Democratic presidential candidate Bernie Sanders was awarded 49 more delegates in Washington state on Saturday, according to district-level breakdown of the state’s primary results.
The Vermont senator won the March 26 primary in a landslide, taking 25 of the 34 delegates awarded on election day, noted The Hill.
The rest of the state’s 101 delegates are awarded according to results from congressional districts, which had not been determined until Saturday.
Frontrunner Hillary Clinton picked up 18 of the remaining district-level delegates, to go with the nine delegates she won on election day.

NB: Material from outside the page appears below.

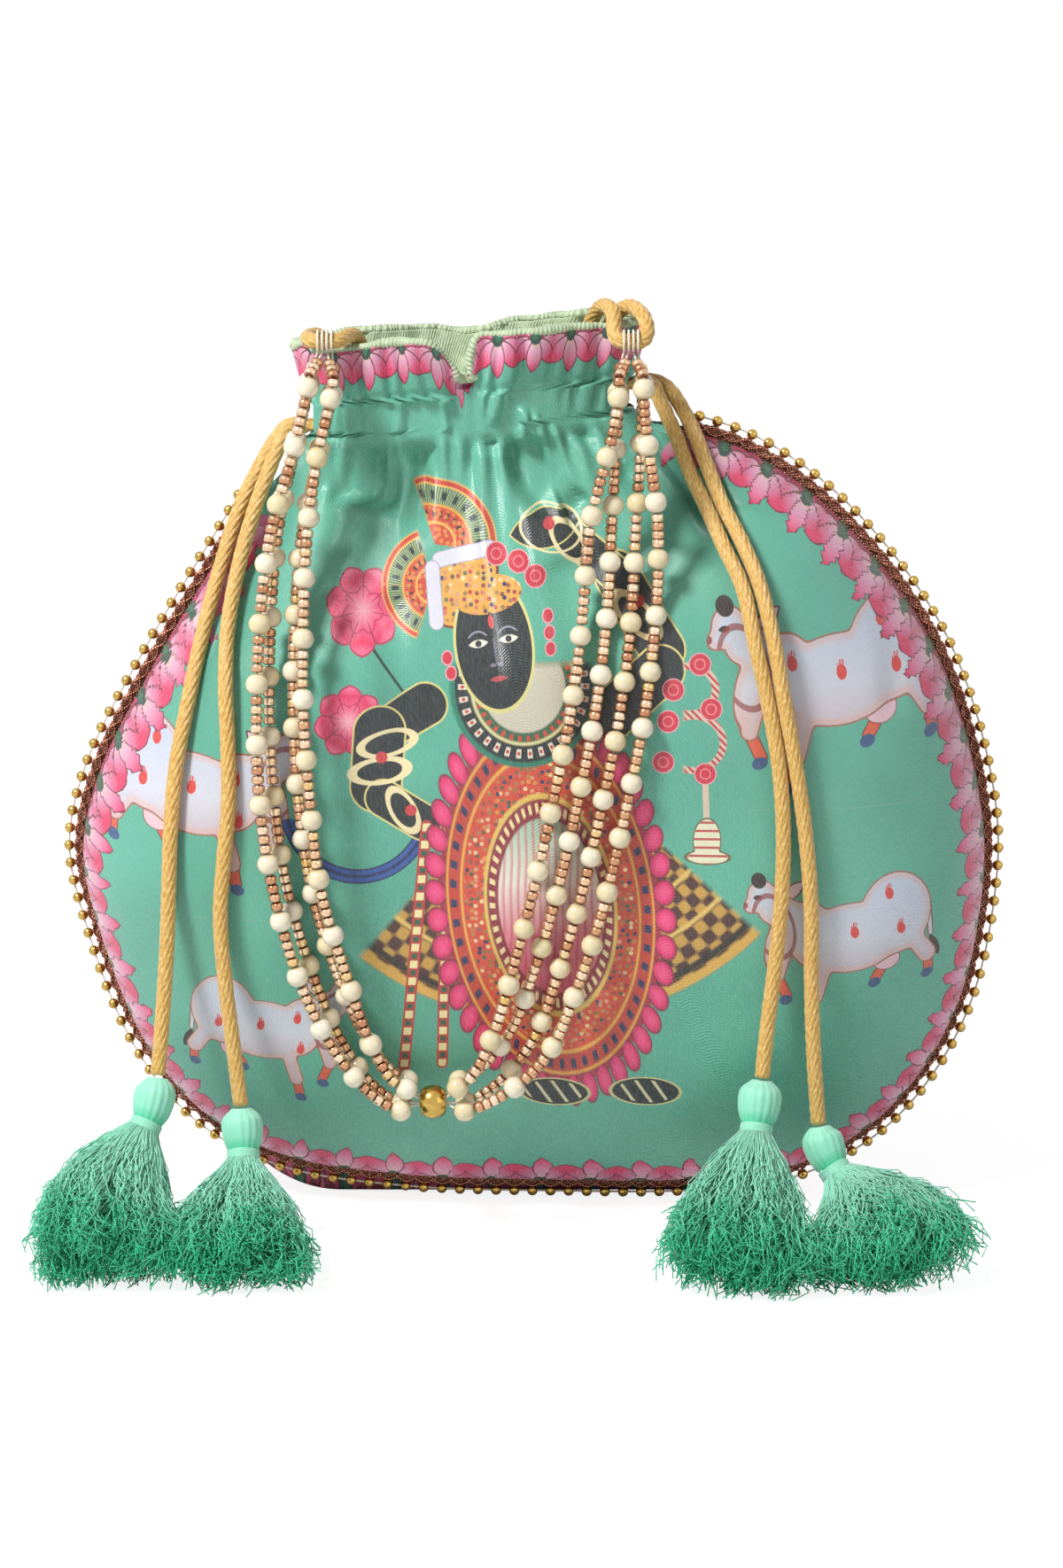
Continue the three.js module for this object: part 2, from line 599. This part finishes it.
// One strand's centre line: strand 0 and 1 lie on the pouch, 2 and 3 on them or beside them
function strandCurve(strand) {
  const half = pitchAcross / 2;
  const sign = strand % 2 ? 1 : -1;
  const over = strand > 1;
  const eyeOffset = sign * (over ? 0.5 : 1.5) * eyePitch;
  const spots = range(routeSteps + 1).map((k) => {
    const share = k / routeSteps;
    const spread = spreadCurve.getPoint(middleCurve.getUtoTmapping(share)).y;
    const angle = (clamp01(spread) * Math.PI) / 2;
    const lateral = sign * (half + (over ? pitchAcross * Math.sin(angle) : 0));
    return { share, lateral, layer: over ? pitchAcross * Math.cos(angle) : 0 };
  });
  const rests = tautOver(spots.map(({ share, lateral }) => {
    const point = sideways(share, lateral);
    return restY(point.x, point.z, pearlRadius + strandGap);
  }));
  const points = spots.map(({ share, lateral, layer }, k) => {
    const fromBall = Math.abs(share - ballShare) * handleLength;
    const fromEnd = Math.min(share, 1 - share) * handleLength;
    const gather = mix(boreThreadShare, 1, smooth((fromBall - gatherFrom) / gatherOver));
    const open = smooth(fromEnd / openOver);
    const across = mix(eyeOffset, gather * lateral, open);
    const ownRest = smooth((fromBall - gatherFrom) / ownRestOver);
    const rest = mix(tautMiddle[k], Math.min(tautMiddle[k], rests[k]), ownRest);
    const depth = half + gather * (layer - half);
    const point = sideways(share, across);
    point.y = mix(handleAxisY, rest - depth, open);
    return point;
  });
  const curve = new THREE.CatmullRomCurve3(points, false, "centripetal");
  curve.arcLengthDivisions = fineSteps;
  return curve;
}

// One strand: pearls at even steps with seed beads between them, on a thread with an eye at both ends
function strandPiece(strand) {
  const curve = strandCurve(strand);
  const length = curve.getLength();
  const mid = nearestLength(curve, ballCentre());
  const rings = [[0, threadRadius]];
  const firstPearl = eyeToPearl + pearlStagger * strand;
  for (const [from, to] of [[firstPearl, mid - ballToPearl], [mid + ballToPearl, length - firstPearl]]) {
    const count = Math.round((to - from) / beadPitch);
    rings.push([from - seedStep - seedEnd, threadRadius]);
    for (const k of range(count + 1)) {
      const s = mix(from, to, k / count);
      rings.push([s - seedStep, seedRadius], [s, pearlRadius], [s + seedStep, seedRadius]);
    }
    rings.push([to + seedStep + seedEnd, threadRadius]);
    if (to < mid) rings.push([mid - handleBallRadius, threadRadius], [mid + handleBallRadius, threadRadius]);
  }
  rings.push([length, threadRadius]);
  const centres = rings.map(([s]) => curve.getPointAt(clamp01(s / length)));
  let solid = solidOf(beadLoft(centres, rings.map(([, r]) => r), strandSides));
  for (const end of [curve.getPoint(0), curve.getPoint(1)]) {
    const eye = new THREE.TorusGeometry(eyeRadius, eyeThread, 4, 9);
    eye.rotateY(Math.PI / 2);
    eye.translate(end.x, handleAxisY, handleAxisZ);
    solid = solid.add(solidOf(eye));
  }
  return geometryOf(solid);
}

const eyeRadius = cordRadius + eyeClearance + eyeThread;
const ballCentre = () => {
  const point = sideways(ballShare, 0);
  point.y = tautMiddle[Math.round(ballShare * routeSteps)] - pitchAcross / 2;
  return point;
};

// The length along a curve at which it passes nearest to a place
function nearestLength(curve, place) {
  const lengths = curve.getLengths();
  let best = 0;
  lengths.forEach((_, i) => {
    const far = (k) => curve.getPoint(k / (lengths.length - 1)).distanceTo(place);
    if (far(i) < far(best)) best = i;
  });
  return lengths[best];
}

// The ball that gathers the strands, bored through along the handle
function gatherBall() {
  const ball = new THREE.SphereGeometry(handleBallRadius, 14, 10);
  const bore = new THREE.CylinderGeometry(handleBoreRadius, handleBoreRadius, 3 * handleBallRadius, 14);
  bore.rotateX(Math.PI / 2);
  const centre = ballCentre();
  const bored = solidOf(ball.toNonIndexed()).subtract(solidOf(bore.toNonIndexed()));
  const geometry = geometryOf(bored);
  const along = middleCurve.getTangentAt(ballShare);
  const step = Math.round(ballShare * routeSteps);
  along.y = ((tautMiddle[step + 1] - tautMiddle[step - 1]) * routeSteps) / (2 * handleLength);
  geometry.lookAt(along);
  geometry.translate(centre.x, centre.y, centre.z);
  return geometry;
}

// The cord loop at each end of the handle: both legs come out of the mouth over the ruffle's edge.
// Its points are measured from the handle's axis, and where it crosses the edge it lies on it.
function loopRoute(name) {
  const onEdge = cordRadius;
  const straight = 1.5 * eyePitch + 1;
  const turn = straight + 0.7 * cordRadius;
  const back = legRoom - cordRadius;
  const legs = {
    left: [
      [4, 15, -14], [2.4, 13, -5.4], [-2, 9.5, onEdge - 2], [-turn - 0.2, 5, onEdge - 1.5],
      [-turn, back, 0.1], [-straight, 0, 0], [0, 0, 0], [straight, 0, 0], [turn + 0.2, back, 0.1],
      [5.4, 5, onEdge - 1.5], [7.4, 9, onEdge - 2], [9.4, 12, -5.4], [10.5, 13, -14],
    ],
    right: [
      [-12, 19.5, -7], [-10.2, 17, 2], [-7.2, 12, onEdge + 5.5], [-4.6, 5.8, onEdge + 4.9],
      [-turn, back, onEdge - 0.3], [-straight, 0, 0], [0, 0, 0], [straight, 0, 0],
      [turn, back, onEdge - 0.3],
      [3.4, 6, onEdge + 3.5], [-0.4, 12.4, onEdge + 5.3], [-4.8, 17.6, 2.4], [-6.6, 19.6, -7],
    ],
  };
  return legs[name].map(([x, y, z]) => [loopX[name] + x, handleAxisY + y, handleAxisZ + z]);
}

const group = new THREE.Group();
function addPiece(name, geometry, material) {
  const mesh = new THREE.Mesh(geometry, material);
  mesh.name = name;
  group.add(mesh);
}

addPiece("front_panel", satinPanel(-1), satinMint);
addPiece("back_panel", satinPanel(1), satinMint);
addPiece("lining", liningBag(), liningSage);
addPiece("seam_tape", seamTape(), laceTape);
addPiece("ball_chain", ballChain(), brassBall);
addPiece("drawstring_left", turnLoft(channelTurn(-1, leftTurnHeight)), goldCord);
addPiece("drawstring_right", turnLoft(channelTurn(1, rightTurnHeight)), goldCord);
for (const name of ["left", "right"]) {
  const route = new THREE.CatmullRomCurve3(vectors(loopRoute(name)), false, "centripetal");
  addPiece(`handle_loop_${name}`, turnLoft(route.getSpacedPoints(loopSteps)), goldCord);
}
for (const strand of range(4)) addPiece(`handle_strand_${strand + 1}`, strandPiece(strand), pearlBead);
addPiece("handle_ball", gatherBall(), brassBall);
for (const [name, route] of Object.entries(looseRoutes)) {
  addPiece(`drawstring_end_${name}`, cordTube(vectors(route), cordRadius, looseSteps), goldCord);
  const centres = vectors(tasselLines[name].map((row) => row.slice(0, 3)));
  const halves = tasselLines[name].map((row) => row.slice(3));
  addPiece(`tassel_${name}`, beadLoft(centres, halves, tasselSides, floorGap), tasselThread);
  const ringRadius = halves[bindingAt][0] + layerGap + bindingRadius;
  const ring = new THREE.TorusGeometry(ringRadius, bindingRadius, 5, tasselSides);
  ring.lookAt(new THREE.Vector3().subVectors(centres[bindingAt + 1], centres[bindingAt - 1]));
  ring.translate(...centres[bindingAt].toArray());
  addPiece(`tassel_binding_${name}`, ring, tasselThread);
}

export default group;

However, the newly awarded delegates will not give Sanders much of a boost, as he still needs to win 66 percent of the remaining pledged delegates in the primary, a figure that polling in upcoming states indicates will be hard to reach.
Clinton entered Saturday with 1,683 pledged delegates, to 1,362 for Sanders, according to the Associated Press.
Aides to Sanders, the Independent senator from Vermont, said before a recent round of primaries that there could be a need for a “reassessment” of the campaign should Clinton perform well in those contests.
After Clinton indeed won four of five primaries, Sanders released a statement in which he in effect acknowledged that Clinton is the likely candidate while remaining in the race to influence the shape of the Democratic Party in years to come.